Re: Polarizing communicators

Michael Lorrey (
Mon, 28 Apr 1997 18:39:48 -0400

John K Clark wrote:
> Some atoms produce 2 photons of the same polarization but traveling in
> opposite directions, so if you measure the polarization of one you know the
> polarization of the other. A billion years before I was born somebody in the
> Virgo Cluster started making pairs of such photons that have identical but
> unknown polarization. He sent one stream of photons to the earth, a billion
> light years away, he sent another stream of photons to the Coma cluster in
> the opposite direction from the earth a billion and one light years away.
> A billion years later on Earth I spin my polarizer to a random direction,
> record the position, observe if the photon made it through the detector or not
> (a 50, 50 chance) then record that too. Now I spin the polarizer again and do
> the same thing for the next photon (again a 50, 50 chance) and then for the
> next several thousand photons. I know that a year from now a friend of mine
> in the Coma Cluster will perform the exact same experiment on his stream of
> photons and I decide to visit him. I get in a space ship with my records and
> blast off for the Coma Cluster at 99% of the speed of light.
> After 2 billion years I arrive in the Coma Cluster and compare notes with my
> friend. I notice that the direction I had my polarizer turned to and the
> direction my friend had his turned to were different, not very surprising
> since both were picked at random, but then I find something astounding,
> the square of the cosign of the angle between the 2 detectors for each photon
> is proportional to the probability that a photon will make it through my
> friend's detector.
> I have instantly changed something that is 2 billion light years away and was
> made long before dinosaurs walked the earth. Pretty weird.
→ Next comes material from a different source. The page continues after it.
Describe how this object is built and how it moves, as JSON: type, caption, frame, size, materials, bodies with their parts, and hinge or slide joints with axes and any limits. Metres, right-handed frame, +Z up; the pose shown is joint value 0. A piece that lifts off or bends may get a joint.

Unfortunately this
> effect can not be used for faster than light communication because before I
> arrived with my records the results of my friends experiment looked random
> to him, it's only when he compared his results with my records, and that can
> only be done at the speed of light or less, did it become obvious that
> turning my polarizer and observing the results instantly changed his photons
> far away. Nevertheless this does have a practical benefit, you can use it to
> make a communication link that is absolutely secure, it's already been done
> and not just in the lab. Recently two banks in Switzerland used Quantum
> Cryptography to send secure financial data to each other.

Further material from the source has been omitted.